Rather than add yet another camera setting you’ll probably forget to use into the mix, Single Take lets you hit record, point the camera on the S20 at your subject and let an AI do what it can with the results. It's marginally more time-consuming than taking photos normally but you're left with up to 10 shots and 4 videos at the end of the process. Overall, Single Take seems really neat in action - though I wish you could leave it running for more than just ten seconds at a time and that you could have more control over the results. The ability to just outright veto sepia filters wouldn't go awry.
There’s no word yet on whether Single Take will be retroactively added to older Galaxy devices but, from what I’ve used of it so far, I suspect it'll make the S20 camera experience feel plenty different in the meantime.
Building on these qualities, the S20 Ultra 5G sits as the apex predator of the lineup.
Like the name might suggest, it’s envisaged as a worthy alternative to Apple’s own photography powerhouse. To that end, the S20 Ultra features a quad-lens rear camera that combines a 108-megapixel main (wide) lens, a 48-megapixel telephoto lens, a time-of-flight sensor and a 12-megapixel ultra wide lens.
Those specs summarize neatly into the ability to take photos with up to 10x optical zoom and 100x digital zoom. That puts the S20 Ultra on par with beasts like the Huawei P30 Pro and Oppo Reno 5G. As with those devices, the 100x zoom mode is fairly limited in its actual utility but the middle-of-the-table settings allow more much more freedom in shot composition than the cheaper devices.
Using the S20 and S20 Ultra 5G next to one another, I initially found that there wasn’t a huge difference in how each device functioned at 4x zoom. However, bumping the dial up to 10x saw the extra megapixels at the S20 Ultra’s disposal make themselves known. Images taken using the more expensive device were significantly less noisy at higher zoom settings.

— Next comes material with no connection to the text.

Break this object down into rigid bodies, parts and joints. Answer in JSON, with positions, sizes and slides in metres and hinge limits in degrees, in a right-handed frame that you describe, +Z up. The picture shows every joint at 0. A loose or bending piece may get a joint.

That's not a particularly surprising revelation but if you're looking to choose between the two devices, it's worth knowing about.
Still, there’s something to be said about the standard S20. Even if it falls short of the high-end optics offered by the S20 Ultra 5G, the 3x zoom and improved low-light performance make it feel like a more than decent upgrade on last year’s Samsung Galaxy Note10+.
What’s more, picking up and handling the device, I found myself immediately drawn to and charmed by the smaller form-factor.
The trend towards larger smartphones and away from smaller screens is something of a self-fulfilling prophecy at this point. Again and again, consumers are asked to choose between a more compact form-factor and better specs or features - only to choose the latter.
Nevertheless, there’s something I find more personally appealing about the smallest device in Samsung’s S20 line-up. Sure, the S20 Ultra is the most technically adept of the three but it’s only able to be so because of the larger form-factor. It’s a bigger phone, so it only makes sense it has a larger battery and room for additional camera components.
By contrast, the Samsung Galaxy S20 feels like it does more with less. Despite the 4000mAh battery inside it, the 6.3-inch device feels almost freakishly lightweight. It’s not going to necessarily match the overkill-grade Ultra in a blow-for-blow comparison but it’s still going to give most other flagships a run for their money.
My head knows that the Samsung Galaxy S20 Ultra is the portable photography-focused machine I can’t wait to mess with but, at this stage, my heart might already belongs to the Samsung Galaxy S20.
The Samsung Galaxy S20, Samsung Galaxy S20+ and Samsung Galaxy S20 Ultra 5G are set to launch in Australia on March 6th.